◆ **Objective**: Check each line of the listing below for the string "axes", and copy the ones that have it.
[start Data to use]
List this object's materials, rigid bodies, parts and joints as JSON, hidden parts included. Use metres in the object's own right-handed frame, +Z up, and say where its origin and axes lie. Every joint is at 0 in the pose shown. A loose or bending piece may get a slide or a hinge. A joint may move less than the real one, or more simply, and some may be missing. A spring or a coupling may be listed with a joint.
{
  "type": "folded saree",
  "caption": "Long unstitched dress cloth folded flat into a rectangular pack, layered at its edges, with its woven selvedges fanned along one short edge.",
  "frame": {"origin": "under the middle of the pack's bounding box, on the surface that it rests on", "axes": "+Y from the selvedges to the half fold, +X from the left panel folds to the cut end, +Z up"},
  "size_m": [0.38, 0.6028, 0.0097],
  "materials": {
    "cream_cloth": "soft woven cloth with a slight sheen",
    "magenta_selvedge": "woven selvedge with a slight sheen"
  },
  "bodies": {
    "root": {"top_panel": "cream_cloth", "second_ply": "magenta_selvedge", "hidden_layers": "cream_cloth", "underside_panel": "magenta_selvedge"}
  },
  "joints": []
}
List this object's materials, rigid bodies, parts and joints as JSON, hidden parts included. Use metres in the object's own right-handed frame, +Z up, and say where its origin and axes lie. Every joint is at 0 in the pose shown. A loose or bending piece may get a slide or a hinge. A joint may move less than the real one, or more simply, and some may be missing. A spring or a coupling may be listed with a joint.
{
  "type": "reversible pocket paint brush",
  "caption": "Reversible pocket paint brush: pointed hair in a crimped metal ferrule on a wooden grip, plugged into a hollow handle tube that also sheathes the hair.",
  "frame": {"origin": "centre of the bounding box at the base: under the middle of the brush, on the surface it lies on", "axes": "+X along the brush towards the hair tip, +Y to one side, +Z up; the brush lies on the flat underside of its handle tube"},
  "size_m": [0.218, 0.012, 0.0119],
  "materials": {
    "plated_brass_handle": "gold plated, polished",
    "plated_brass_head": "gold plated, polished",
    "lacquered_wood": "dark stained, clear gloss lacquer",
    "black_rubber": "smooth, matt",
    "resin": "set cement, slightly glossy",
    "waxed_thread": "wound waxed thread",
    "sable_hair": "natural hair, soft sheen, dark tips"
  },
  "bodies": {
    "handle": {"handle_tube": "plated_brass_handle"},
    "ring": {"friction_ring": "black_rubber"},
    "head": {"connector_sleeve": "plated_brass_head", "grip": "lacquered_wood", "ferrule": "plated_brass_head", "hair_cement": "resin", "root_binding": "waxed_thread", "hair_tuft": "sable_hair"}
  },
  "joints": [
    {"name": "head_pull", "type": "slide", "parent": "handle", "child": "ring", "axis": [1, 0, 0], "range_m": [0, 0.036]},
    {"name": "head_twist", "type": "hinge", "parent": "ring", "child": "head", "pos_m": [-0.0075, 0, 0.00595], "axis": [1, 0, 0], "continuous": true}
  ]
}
[end Data to use]
[start Data to use]
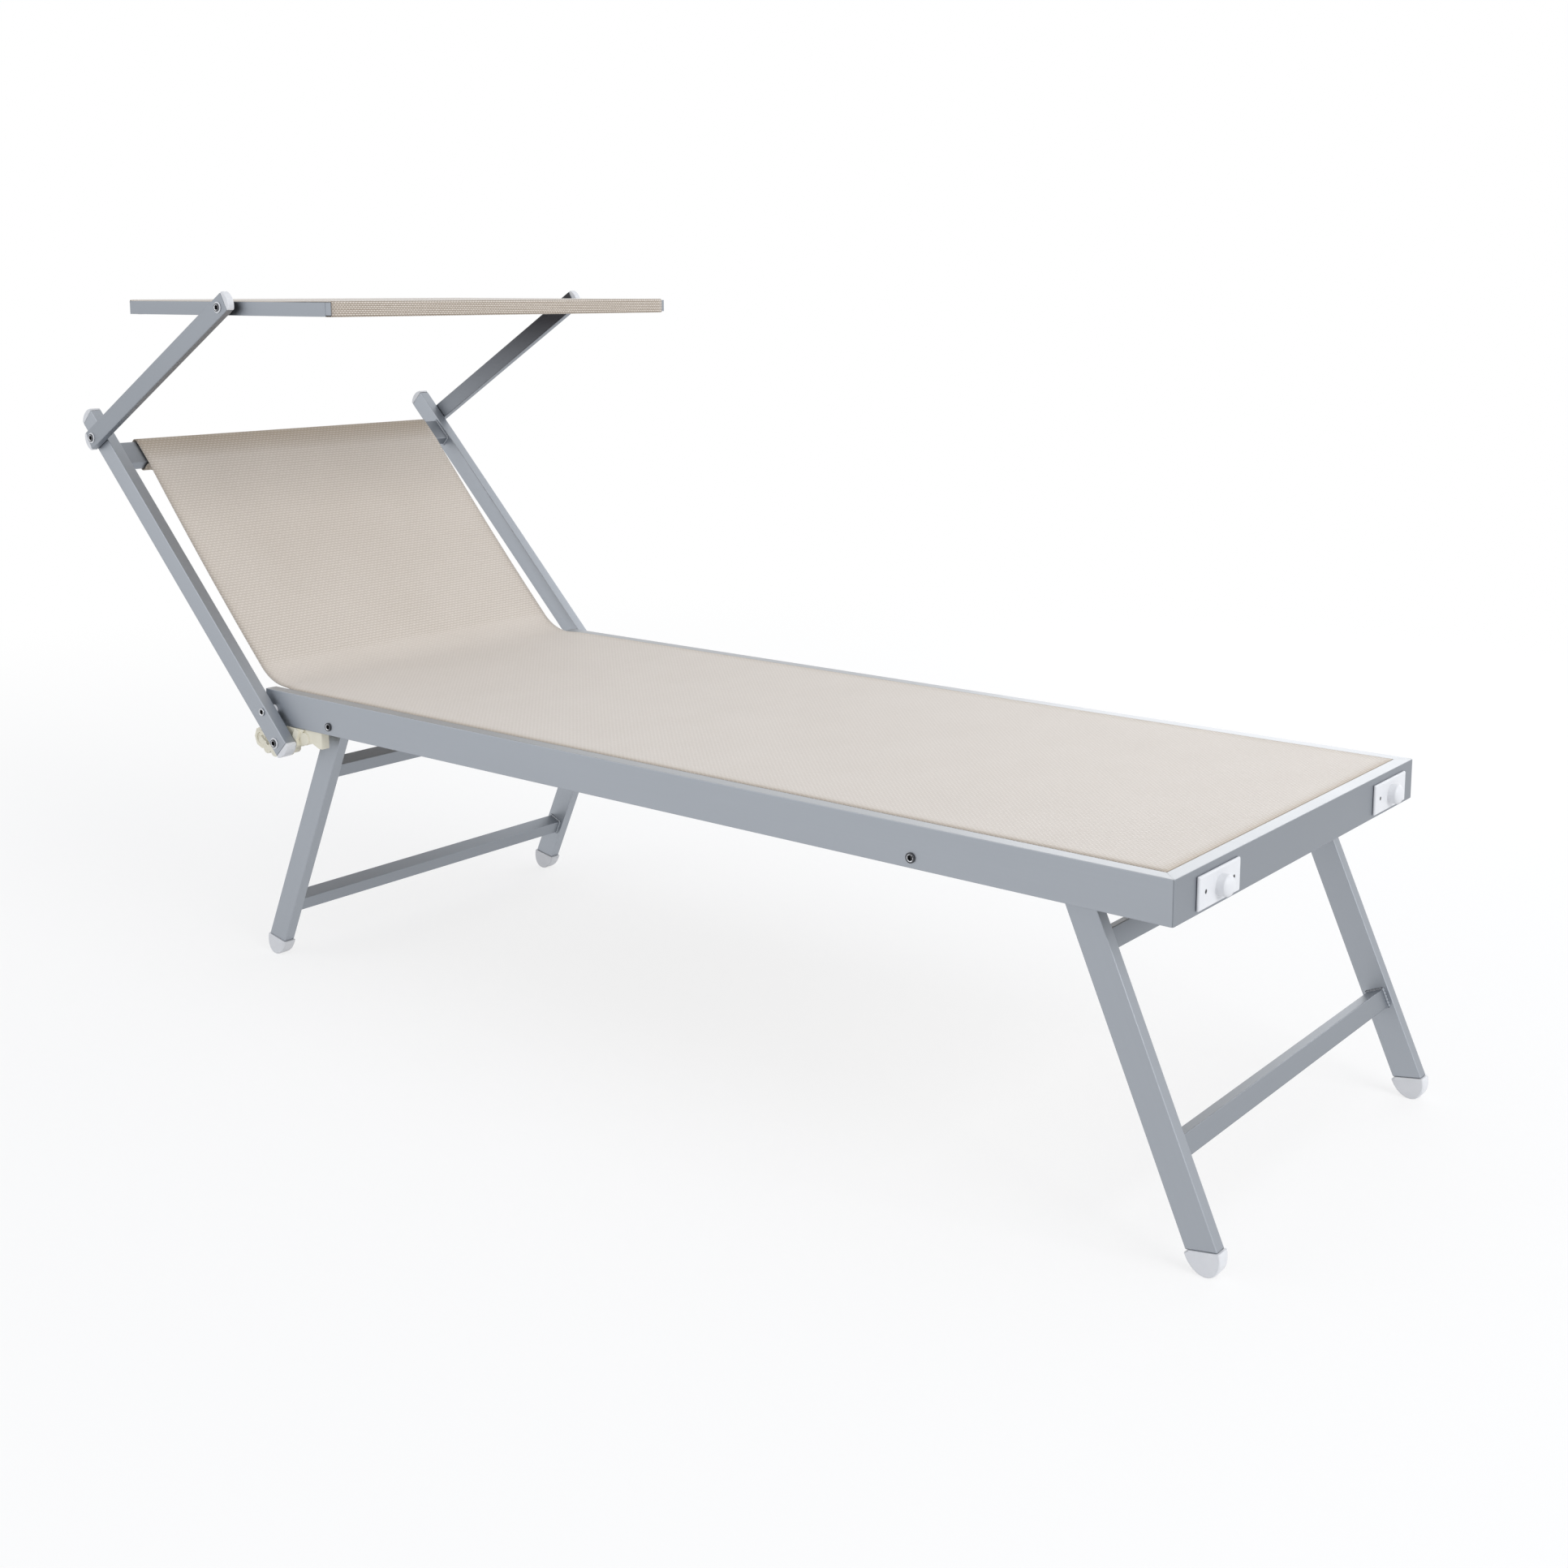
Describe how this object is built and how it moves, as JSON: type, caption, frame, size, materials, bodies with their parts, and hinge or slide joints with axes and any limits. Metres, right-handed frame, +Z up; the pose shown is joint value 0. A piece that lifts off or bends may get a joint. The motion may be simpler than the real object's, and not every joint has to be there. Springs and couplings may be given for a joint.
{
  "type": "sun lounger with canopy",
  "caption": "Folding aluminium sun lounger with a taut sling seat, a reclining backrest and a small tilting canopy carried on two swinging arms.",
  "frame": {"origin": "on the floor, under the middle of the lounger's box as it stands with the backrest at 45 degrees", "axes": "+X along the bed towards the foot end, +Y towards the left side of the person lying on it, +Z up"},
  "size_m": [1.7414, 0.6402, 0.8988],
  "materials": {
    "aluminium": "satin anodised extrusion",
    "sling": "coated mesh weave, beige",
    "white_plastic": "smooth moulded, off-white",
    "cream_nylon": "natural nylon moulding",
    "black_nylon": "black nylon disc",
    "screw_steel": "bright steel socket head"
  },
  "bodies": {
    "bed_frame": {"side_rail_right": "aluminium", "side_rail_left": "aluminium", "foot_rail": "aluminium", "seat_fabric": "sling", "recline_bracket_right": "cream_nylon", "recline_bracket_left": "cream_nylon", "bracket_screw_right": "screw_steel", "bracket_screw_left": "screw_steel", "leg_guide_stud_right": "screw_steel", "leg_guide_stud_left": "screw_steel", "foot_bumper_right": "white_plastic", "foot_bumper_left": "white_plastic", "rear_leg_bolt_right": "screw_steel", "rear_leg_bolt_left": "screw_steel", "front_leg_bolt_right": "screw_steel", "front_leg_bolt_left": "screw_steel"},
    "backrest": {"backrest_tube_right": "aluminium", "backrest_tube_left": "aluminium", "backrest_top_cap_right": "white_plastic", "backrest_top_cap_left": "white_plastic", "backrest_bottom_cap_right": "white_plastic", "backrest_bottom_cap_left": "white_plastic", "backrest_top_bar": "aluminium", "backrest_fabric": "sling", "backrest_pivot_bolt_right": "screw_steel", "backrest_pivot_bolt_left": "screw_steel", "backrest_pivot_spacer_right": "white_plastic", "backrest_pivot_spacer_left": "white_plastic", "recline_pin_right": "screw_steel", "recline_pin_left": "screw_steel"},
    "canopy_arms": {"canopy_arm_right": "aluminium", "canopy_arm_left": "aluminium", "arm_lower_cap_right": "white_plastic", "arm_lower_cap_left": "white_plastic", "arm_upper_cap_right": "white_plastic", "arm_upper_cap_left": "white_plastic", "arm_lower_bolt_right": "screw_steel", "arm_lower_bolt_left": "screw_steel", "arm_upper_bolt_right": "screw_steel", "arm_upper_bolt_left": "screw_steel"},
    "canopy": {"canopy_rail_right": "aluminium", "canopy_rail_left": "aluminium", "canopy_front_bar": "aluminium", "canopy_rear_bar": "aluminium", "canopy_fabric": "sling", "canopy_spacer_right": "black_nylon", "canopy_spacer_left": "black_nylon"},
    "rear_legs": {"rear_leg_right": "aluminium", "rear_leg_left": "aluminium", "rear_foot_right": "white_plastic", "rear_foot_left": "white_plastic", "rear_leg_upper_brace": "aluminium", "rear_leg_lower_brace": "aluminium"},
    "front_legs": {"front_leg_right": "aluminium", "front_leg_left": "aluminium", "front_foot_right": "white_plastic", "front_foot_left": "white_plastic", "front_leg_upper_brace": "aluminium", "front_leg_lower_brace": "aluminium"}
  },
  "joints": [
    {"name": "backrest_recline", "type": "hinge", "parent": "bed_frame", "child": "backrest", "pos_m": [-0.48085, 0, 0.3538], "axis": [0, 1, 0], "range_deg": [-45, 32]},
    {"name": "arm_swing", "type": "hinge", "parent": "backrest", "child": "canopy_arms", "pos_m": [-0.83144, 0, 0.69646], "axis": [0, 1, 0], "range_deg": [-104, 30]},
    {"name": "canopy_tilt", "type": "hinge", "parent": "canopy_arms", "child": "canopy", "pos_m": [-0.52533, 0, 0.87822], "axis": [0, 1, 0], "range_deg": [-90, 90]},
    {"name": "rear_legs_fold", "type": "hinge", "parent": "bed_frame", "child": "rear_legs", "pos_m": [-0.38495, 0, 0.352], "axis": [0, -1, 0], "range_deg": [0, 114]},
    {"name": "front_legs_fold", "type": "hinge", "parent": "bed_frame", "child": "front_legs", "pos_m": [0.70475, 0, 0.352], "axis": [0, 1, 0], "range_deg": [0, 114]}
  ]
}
[end Data to use]
◆ **Answer to this exercise**:
List this object's materials, rigid bodies, parts and joints as JSON, hidden parts included. Use metres in the object's own right-handed frame, +Z up, and say where its origin and axes lie. Every joint is at 0 in the pose shown. A loose or bending piece may get a slide or a hinge. A joint may move less than the real one, or more simply, and some may be missing. A spring or a coupling may be listed with a joint.
  "frame": {"origin": "under the middle of the pack's bounding box, on the surface that it rests on", "axes": "+Y from the selvedges to the half fold, +X from the left panel folds to the cut end, +Z up"},
List this object's materials, rigid bodies, parts and joints as JSON, hidden parts included. Use metres in the object's own right-handed frame, +Z up, and say where its origin and axes lie. Every joint is at 0 in the pose shown. A loose or bending piece may get a slide or a hinge. A joint may move less than the real one, or more simply, and some may be missing. A spring or a coupling may be listed with a joint.
  "frame": {"origin": "centre of the bounding box at the base: under the middle of the brush, on the surface it lies on", "axes": "+X along the brush towards the hair tip, +Y to one side, +Z up; the brush lies on the flat underside of its handle tube"},
Describe how this object is built and how it moves, as JSON: type, caption, frame, size, materials, bodies with their parts, and hinge or slide joints with axes and any limits. Metres, right-handed frame, +Z up; the pose shown is joint value 0. A piece that lifts off or bends may get a joint. The motion may be simpler than the real object's, and not every joint has to be there. Springs and couplings may be given for a joint.
  "frame": {"origin": "on the floor, under the middle of the lounger's box as it stands with the backrest at 45 degrees", "axes": "+X along the bed towards the foot end, +Y towards the left side of the person lying on it, +Z up"},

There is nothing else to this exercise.